President Kim cited the introduction of Attorney-Client Privilege (ACP) as a key achievement of his tenure. He noted, "The psychological stability of defense attorneys has improved, and the global standing of Korea's legal profession has been substantially elevated." Since its recent revision, ACP has been evaluated as having been successfully established, as shown by a series of precedent-setting rulings. The impact is also being felt in international work. Kim said, "In the past, overseas legal teams and law firms were concerned that Korea did not meet global standards in cooperation. Now that ACP has passed, the potential for collaboration has increased and our legal system is evolving accordingly."
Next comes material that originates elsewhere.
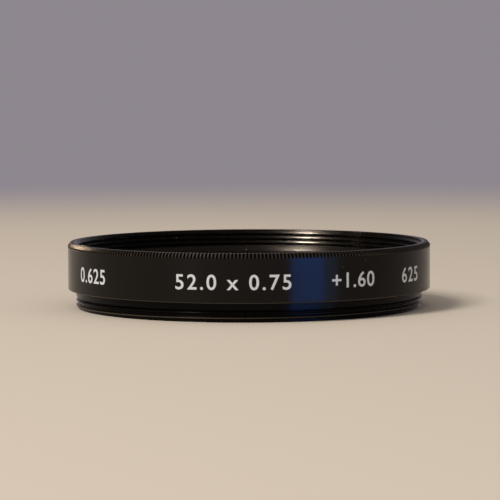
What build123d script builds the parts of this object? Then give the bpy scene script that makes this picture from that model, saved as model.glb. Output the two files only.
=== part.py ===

Regarding certain network law firms that engage in excessive marketing and illegal solicitation of cases, he said, "Fierce competition has led to atypical law office structures and repeated malicious sales practices that undermine trust in the legal profession." He asserted, "An excessive supply of lawyers can result in a decline in the quality of legal services and a weakening of the public interest." Some law firms, he noted, are pouring huge amounts of capital into monopolizing top positions in search portals, even buying up blogs under others' names to run advertisements. Cases of violations of the lawyer advertising regulations numbered only three in 2021, but soared to 93 last year-a 31-fold increase. Some network law firms divide duties under the guise of 'systems,' with separate lawyers for consultation, document drafting, and court appearances. In this structure, clients often do not know who is truly responsible for their case and end up suffering from a lack of communication. As a result, the number of disciplinary actions against lawyers, which was 46 in 2021, surged to 201 last year-an increase of about 4.3 times.
President Kim said, "Although the current Attorney-at-Law Act only stipulates main and branch offices, these firms use terms like headquarters and branches interchangeably, causing confusion for clients." He added, "To prevent potential harm to clients in this factory-like structure, it is necessary to implement regulations that clearly distinguish and assign responsibility to resident lawyers at branch offices."